Madrugada chuvosa em São Paulo, mas
poderia ser qualquer lugar nesse mundo. É outono e faz frio. Sei do poder
devastador dessa conjunção, pois abri minha janela e vi como é triste.
Olho
no horizonte e penso nos fragmentos espalhados por aí. Os fragmentos formados
pelo ímpeto de nossa sociedade. Eles tentam se abrigar, sendo lavados por estas
águas que caem, mas também há, e não posso esquecer, os que estão abrigados,
num cômodo conforto. Ainda outros fornecem tickets, notas e cupons fiscais, bebidas,
porções, atenção, seus corpos.
São
todos fragmentos, alguns conscientes de serem apenas pedaços, células com uma
única função. Outros, perdidos, sem saber direito o seu pra que e para onde.

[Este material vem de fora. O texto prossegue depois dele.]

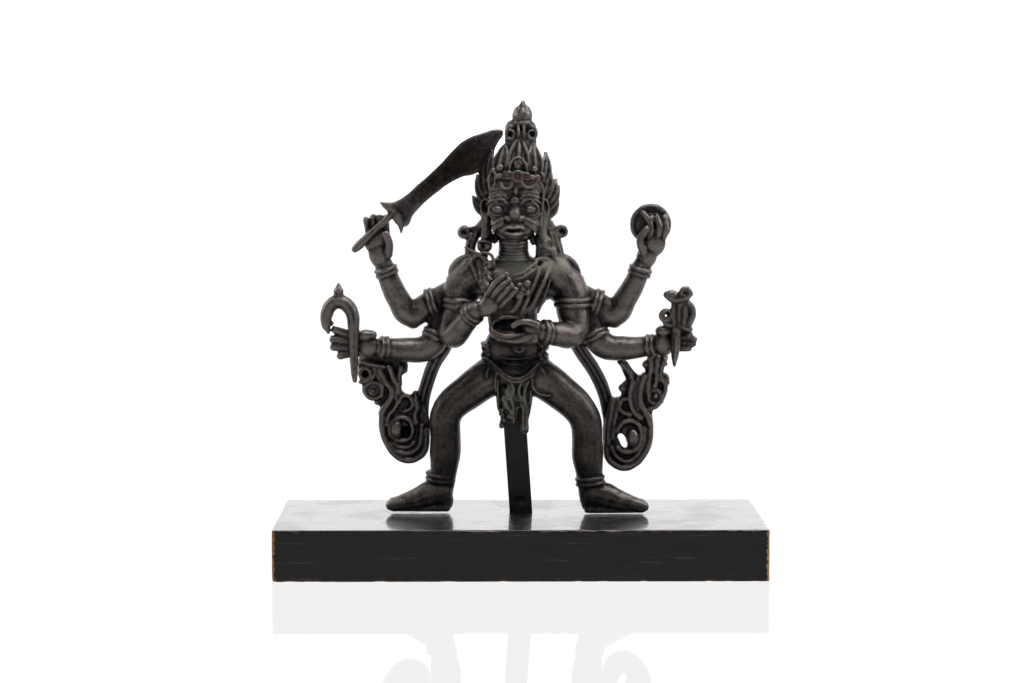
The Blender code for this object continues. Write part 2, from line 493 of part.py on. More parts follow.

Outros tantos, ainda, sentem-se
inteiros, como eu e você, com nossas casas, quartos, carros, computadores,
celulares. Posses que nos dão a impressão de sermos órgãos, coração e cérebro
talvez, de um grande corpo ou mesmo este.
Porém,
nada disso, somos realmente apenas umas células, embebidas em pretensões de ser
mais.
Olho
no horizonte e lembro dos fragmentos.
A
paz de espírito não é uma opção e a intenção destas linhas é que também se
lembre e os perceba quando os verem. O mendigo, o menino no farol e a miséria
que o precede, o cobrador, o gari, o catador de lixo, o lixeiro, a pessoa do
pedágio, o caminhoneiro, a dona de casa, o idoso, o garçom, o médico, o
professor, o que limpa, o que suja, os estressados e oprimidos no trânsito,
você. Tanto faz ser homem ou mulher, os gêneros ou as religiões ou as
condições, o status, o capital.
Na
minha pretensão eu quero que você também sofra.